# canon 50-200 f3.5-4.5



## wgp1987 (Jun 24, 2009)

my friend works at a pawn shop and i have him look into lenses when they get them in. they have an old canon 50-200 (not the L version) and it looks like a decent  lens with a decent aperature. i cant find any reviews or info on this lens ... anyone have any info or experiance with this lens?


----------



## bigtwinky (Jun 24, 2009)

I have this lens and it's an alright beginner lens.  I'd prefer to have the newer 55-250 IS lens.  Indoor sports are hard to do, outdoor is not too bad if there is good light

if you really want a telephoto, and don't have the cash for an L, it should be ok.


----------



## Dao (Jun 24, 2009)

Here


Canon EF 50-200mm f/3.5~5.6L & 50-200mm f/4.5~5.6 AFD Zoom Lens - Index Page


----------



## wgp1987 (Jun 25, 2009)

bigtwinky said:


> I have this lens and it's an alright beginner lens.
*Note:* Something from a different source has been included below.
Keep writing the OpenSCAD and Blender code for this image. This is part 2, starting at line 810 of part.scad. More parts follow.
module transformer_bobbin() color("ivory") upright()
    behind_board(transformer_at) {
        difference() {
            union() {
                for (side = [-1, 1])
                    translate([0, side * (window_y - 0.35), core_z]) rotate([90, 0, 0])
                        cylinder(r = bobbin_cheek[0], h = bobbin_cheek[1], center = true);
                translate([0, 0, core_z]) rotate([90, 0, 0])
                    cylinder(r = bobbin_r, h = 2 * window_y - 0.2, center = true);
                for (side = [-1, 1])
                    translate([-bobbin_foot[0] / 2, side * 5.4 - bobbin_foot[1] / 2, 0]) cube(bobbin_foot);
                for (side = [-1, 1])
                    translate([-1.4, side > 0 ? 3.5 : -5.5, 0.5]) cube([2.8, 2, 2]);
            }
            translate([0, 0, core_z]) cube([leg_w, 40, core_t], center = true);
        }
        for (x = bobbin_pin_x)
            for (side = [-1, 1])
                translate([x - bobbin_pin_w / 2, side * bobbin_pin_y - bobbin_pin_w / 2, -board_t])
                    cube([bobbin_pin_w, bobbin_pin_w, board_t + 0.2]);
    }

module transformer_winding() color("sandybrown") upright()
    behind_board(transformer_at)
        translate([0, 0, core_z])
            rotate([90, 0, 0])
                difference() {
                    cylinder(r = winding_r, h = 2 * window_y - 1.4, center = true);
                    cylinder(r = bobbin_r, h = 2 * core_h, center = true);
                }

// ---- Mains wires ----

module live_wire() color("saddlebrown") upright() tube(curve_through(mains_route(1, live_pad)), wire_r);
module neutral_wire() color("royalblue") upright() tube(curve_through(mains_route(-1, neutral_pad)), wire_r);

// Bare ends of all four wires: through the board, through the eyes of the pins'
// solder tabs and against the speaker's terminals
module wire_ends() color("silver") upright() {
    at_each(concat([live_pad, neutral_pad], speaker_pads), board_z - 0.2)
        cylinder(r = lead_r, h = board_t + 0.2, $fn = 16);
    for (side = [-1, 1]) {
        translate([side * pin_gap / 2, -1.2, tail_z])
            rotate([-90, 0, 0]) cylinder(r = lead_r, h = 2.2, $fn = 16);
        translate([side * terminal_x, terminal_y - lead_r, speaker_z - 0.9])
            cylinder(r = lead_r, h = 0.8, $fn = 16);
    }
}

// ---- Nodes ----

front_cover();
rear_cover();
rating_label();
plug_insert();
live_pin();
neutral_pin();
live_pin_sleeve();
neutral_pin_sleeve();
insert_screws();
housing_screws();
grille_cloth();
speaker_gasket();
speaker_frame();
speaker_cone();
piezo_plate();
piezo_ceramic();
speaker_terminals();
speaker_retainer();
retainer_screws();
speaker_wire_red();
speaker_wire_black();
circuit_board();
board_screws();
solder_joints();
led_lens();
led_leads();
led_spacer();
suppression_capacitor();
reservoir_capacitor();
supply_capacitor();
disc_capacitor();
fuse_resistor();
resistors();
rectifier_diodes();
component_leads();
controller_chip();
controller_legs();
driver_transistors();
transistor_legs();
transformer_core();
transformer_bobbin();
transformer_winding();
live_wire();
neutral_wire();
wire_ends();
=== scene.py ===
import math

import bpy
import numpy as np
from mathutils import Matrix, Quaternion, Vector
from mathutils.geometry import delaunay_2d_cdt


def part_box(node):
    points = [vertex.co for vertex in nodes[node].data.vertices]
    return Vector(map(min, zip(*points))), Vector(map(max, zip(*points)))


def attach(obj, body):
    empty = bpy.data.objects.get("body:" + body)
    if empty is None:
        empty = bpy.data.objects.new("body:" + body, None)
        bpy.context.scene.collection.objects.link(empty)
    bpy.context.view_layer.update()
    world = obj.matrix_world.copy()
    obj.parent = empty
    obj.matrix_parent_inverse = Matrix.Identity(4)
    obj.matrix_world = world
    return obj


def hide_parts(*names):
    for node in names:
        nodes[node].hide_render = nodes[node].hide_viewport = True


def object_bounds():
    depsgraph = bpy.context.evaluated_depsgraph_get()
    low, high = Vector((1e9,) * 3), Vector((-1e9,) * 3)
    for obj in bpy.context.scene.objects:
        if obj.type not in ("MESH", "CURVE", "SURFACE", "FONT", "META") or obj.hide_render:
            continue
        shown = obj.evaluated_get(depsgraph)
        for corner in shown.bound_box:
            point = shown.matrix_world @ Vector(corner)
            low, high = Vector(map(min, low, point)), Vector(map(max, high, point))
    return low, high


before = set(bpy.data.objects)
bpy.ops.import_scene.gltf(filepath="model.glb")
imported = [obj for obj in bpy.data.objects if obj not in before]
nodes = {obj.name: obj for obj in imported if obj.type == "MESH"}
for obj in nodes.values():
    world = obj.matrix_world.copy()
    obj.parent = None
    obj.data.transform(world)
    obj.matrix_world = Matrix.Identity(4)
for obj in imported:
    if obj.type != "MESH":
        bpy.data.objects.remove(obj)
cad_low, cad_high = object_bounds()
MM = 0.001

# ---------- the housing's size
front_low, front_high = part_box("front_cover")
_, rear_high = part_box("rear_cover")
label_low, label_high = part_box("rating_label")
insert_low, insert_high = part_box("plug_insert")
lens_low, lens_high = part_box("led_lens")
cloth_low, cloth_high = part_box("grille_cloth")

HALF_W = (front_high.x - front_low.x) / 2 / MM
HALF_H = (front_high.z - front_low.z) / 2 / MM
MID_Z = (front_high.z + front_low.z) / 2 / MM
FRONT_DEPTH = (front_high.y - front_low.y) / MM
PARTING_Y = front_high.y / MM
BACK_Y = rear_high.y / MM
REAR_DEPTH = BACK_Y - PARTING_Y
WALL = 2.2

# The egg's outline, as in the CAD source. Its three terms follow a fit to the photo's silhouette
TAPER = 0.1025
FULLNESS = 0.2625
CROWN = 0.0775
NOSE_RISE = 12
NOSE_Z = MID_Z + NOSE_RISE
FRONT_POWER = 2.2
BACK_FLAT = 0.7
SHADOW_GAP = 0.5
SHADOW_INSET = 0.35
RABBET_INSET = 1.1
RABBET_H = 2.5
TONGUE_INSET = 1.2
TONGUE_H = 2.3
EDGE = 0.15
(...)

I'd prefer to have the newer 55-250 IS lens. Indoor sports are hard to do, outdoor is not too bad if there is good light
> 
> if you really want a telephoto, and don't have the cash for an L, it should be ok.


 
what do you think a used one is worth ... i cant find it on ebay or anything


----------



## wgp1987 (Jun 25, 2009)

Dao said:


> Here
> 
> 
> Canon EF 50-200mm f/3.5~5.6L & 50-200mm f/4.5~5.6 AFD Zoom Lens - Index Page


 
yea i found that one on google ... its not very helpful


----------